Co-written with Kathy Hirsh-Pasek and Vinaya Rajan.
During story time, Emily had trouble paying attention to the teacher and squirmed and wiggled in her seat. She noticed a blue jay sitting on a nearby tree branch and spent most of her time looking out the window. During a group activity, Emily spoke out of turn many times and barely allowed the other children in her group a chance to share their work with the class. Later in the day, when her teacher asked all the students to help clean up after art class, Emily put away some of the painting supplies but then quickly moved on to play with a puzzle and never finished cleaning the rest of her work station. When the teacher asked Emily to stop playing with the puzzle, she immediately started crying and fell to the floor in frustration. Emily's story is one that many kindergarten teachers (and parents!) across the country can certainly relate to.
When it comes to success in the school environment, what are the important skills children need to master? Most adults think the focus should be on academic skills, such as counting or knowing the letters of the alphabet. However, it is just as important to teach children to regulate their emotions, thoughts and behavior. Self-regulation is an important skill for children to develop. Kids with good self-regulation can pay attention to classroom activities and ignore distractions, remember the teacher's directions long enough to carry out a task and resist impulses. All of these skills may give them an advantage to succeed in school. In fact, kindergarten teachers rank self-regulation as one of the most important skills for school readiness. Unfortunately, these teachers also report that many of their students struggle with low levels of self-regulation once they enter school. The more kids a teacher has like Emily, the harder it is to manage.
Self-regulation comes in different forms. Emotional self-regulation is important for helping children manage how they express and experience emotions. In Emily's example, the problems she experiences managing her frustration may make it hard for her to concentrate on school-related activities. The next time Emily is placed in a frustrating situation, it may be useful to teach her how to walk away and cool down rather than having an emotional outburst. Behavioral self-regulation helps children demonstrate control over their actions. Simple games, like Simon Says, have been shown to help children control their impulses. Behavioral self-regulation will help Emily learn to resist the desire to shout out the answer to a problem when it is someone else's turn to speak. Cognitive self-regulation helps children follow rules and plan out the appropriate response (such as listening during story time). For some kids, school may be the first time they practice these skills and learn to regulate themselves.
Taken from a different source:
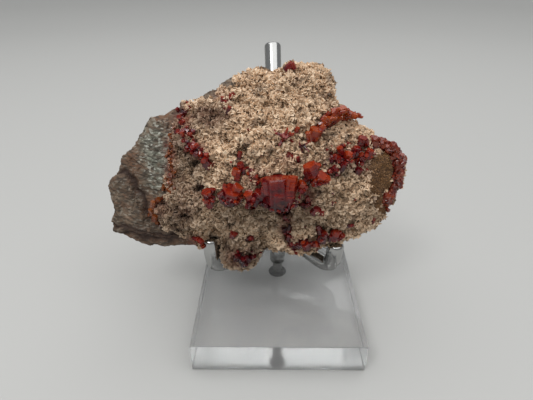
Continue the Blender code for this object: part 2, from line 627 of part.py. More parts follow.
def settle(rock):
    """Applies the cuts and drops the loose chips that they leave."""
    graph = bpy.context.evaluated_depsgraph_get()
    shape = bmesh.new()
    shape.from_mesh(rock.evaluated_get(graph).data)
    left = set(shape.faces)
    islands = []
    while left:
        islands.append(island(next(iter(left))))
        left -= islands[-1]
    islands.sort(key=len)
    for chip in islands[:-1]:
        bmesh.ops.delete(shape, geom=list(chip), context="FACES")
    rock.modifiers.clear()
    shape.to_mesh(rock.data)
    shape.free()


def make_specimen():
    rng = random.Random(SEED)
    rock = make_rock_body()
    tree = surface_tree(rock)
    thin = rock.modifiers.new("thin", "DECIMATE")
    thin.ratio = ROCK_KEEP
    small = bmesh.new()
    add_blades(small, tree, rng)
    for rows in FUSED.values():
        fused_shapes(small, cluster_crystals(tree, rows, rng, rooted=False))
    for line, radius, spacing in VEINS.values():
        fused_shapes(small, vein_crystals(tree, line, radius, spacing, rng))
    boolean(rock, cutter("small_crystals", small), "UNION", crossing=True)
    under_and_back_cuts(rock)
    surface = material("vanadinite")
    for name, rows in CLUSTERS.items():
        boolean(rock, crystal_shapes(name, cluster_crystals(tree, rows, rng), surface), "DIFFERENCE")
    rim = crystal_shapes("rim_crust", vein_crystals(tree, *RIM_CRUST, rng, rooted=True), surface)
    boolean(rock, rim, "DIFFERENCE")
    for name, route in (("post", POST_ROUTE), ("left_prong", LEFT_ROUTE), ("right_prong", RIGHT_ROUTE)):
        boolean(rock, rod(name + "_seat", route, None, grow=GAP), "DIFFERENCE")
    settle(rock)


clear_scene()
OUTLINE_ANGLES = [math.atan2(w - ROCK_CENTRE[1], u - ROCK_CENTRE[0]) for u, w in OUTLINE]
OUTLINE_RADII = [math.hypot(w - ROCK_CENTRE[1], u - ROCK_CENTRE[0]) for u, w in OUTLINE]
PARTS = new_collection("vanadinite_on_matrix", False)
CUTTERS = new_collection("cutters", True)
make_stand()
make_specimen()
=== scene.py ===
"""Vanadinite crystals on a druse-covered matrix, held on a prong stand with a clear acrylic block.

The finishes and fine shapes: broken host rock, a crust of small blades, red crystals, the stand.
"""

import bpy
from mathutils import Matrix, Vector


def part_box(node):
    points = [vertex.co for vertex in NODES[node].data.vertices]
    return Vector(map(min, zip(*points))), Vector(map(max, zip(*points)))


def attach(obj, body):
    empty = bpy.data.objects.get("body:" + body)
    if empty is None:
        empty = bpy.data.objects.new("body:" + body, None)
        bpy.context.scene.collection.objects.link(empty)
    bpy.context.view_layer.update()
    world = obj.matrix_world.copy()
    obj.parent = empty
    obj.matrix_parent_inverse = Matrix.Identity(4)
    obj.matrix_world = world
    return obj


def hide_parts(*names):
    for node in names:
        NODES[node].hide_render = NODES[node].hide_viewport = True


bl_info = {
    "name": "Vanadinite on Matrix",
    "version": (1, 0, 0),
    "blender": (4, 5, 0),
    "location": "3D View > Sidebar > Specimen",
    "description": "Fine rock, druse crust, crystals and prong stand of a display specimen",
    "category": "Add Mesh",
}

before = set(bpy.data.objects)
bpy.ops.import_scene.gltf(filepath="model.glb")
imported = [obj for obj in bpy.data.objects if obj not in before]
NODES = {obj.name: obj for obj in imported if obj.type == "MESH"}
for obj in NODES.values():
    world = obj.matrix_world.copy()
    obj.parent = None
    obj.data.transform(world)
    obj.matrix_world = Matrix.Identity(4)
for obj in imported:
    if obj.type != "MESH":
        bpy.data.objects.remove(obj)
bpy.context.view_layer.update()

import math
import random

import bmesh
import bpy
import numpy as np
from bpy.props import FloatProperty, FloatVectorProperty, IntProperty, PointerProperty
from bpy.types import Operator, Panel, PropertyGroup
from mathutils import Matrix, Vector, noise
from mathutils.bvhtree import BVHTree

MM = 0.001
ROD_NODES = ("post", "left_prong", "right_prong")
# Radius and height, in millimetres, of each corner of the two turned profiles: the screw fills its hole
SCREW_PROFILE = ((0, 0.05), (2.52, 0.05), (1.32, 2), (1.32, 8.2), (1, 10.8), (0, 11.1))
FLOOR_PROFILE = ((0, -0.05), (550, -0.05), (750, 12), (950, 50), (1100, 140), (1160, 320))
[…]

When do these self-regulation skills develop? It starts in infancy when babies learn to self-soothe. Something scary happens and 12-month-old Lilah pops two fingers into her mouth. Parents help their kids develop self-regulation by explaining why they have to wait for something or why they have to take turns. During the preschool years children make remarkable gains in self-regulation. In fact, high levels of self-regulation in preschool predict kindergarten reading and math achievement. This association of self-regulation and positive academic outcomes continues into the elementary and middle school years. In fact, these skills may be even more important than measures of general intelligence. Teaching children how to regulate their own behaviors may be just as important as teaching academic skills. A child like Emily could use some help but all is not lost. Researchers have found that self-regulation skills can develop with practice and can be taught in the classroom.
Take a second and think about how these skills relate to your own life. Are you able to resist distractions while at work? Can you exert control and inhibit the impulse to reach for that triple layer chocolate cake since you are trying to cut back on sweets? Can you skip an immediate reward (such as heading out to a dinner party) in order to stay in and study so you can eventually earn an A by the end of the semester? Just from these few examples, it is easy to see that how regulating your thoughts, emotions and behaviors is crucial for success in school, work and life in general.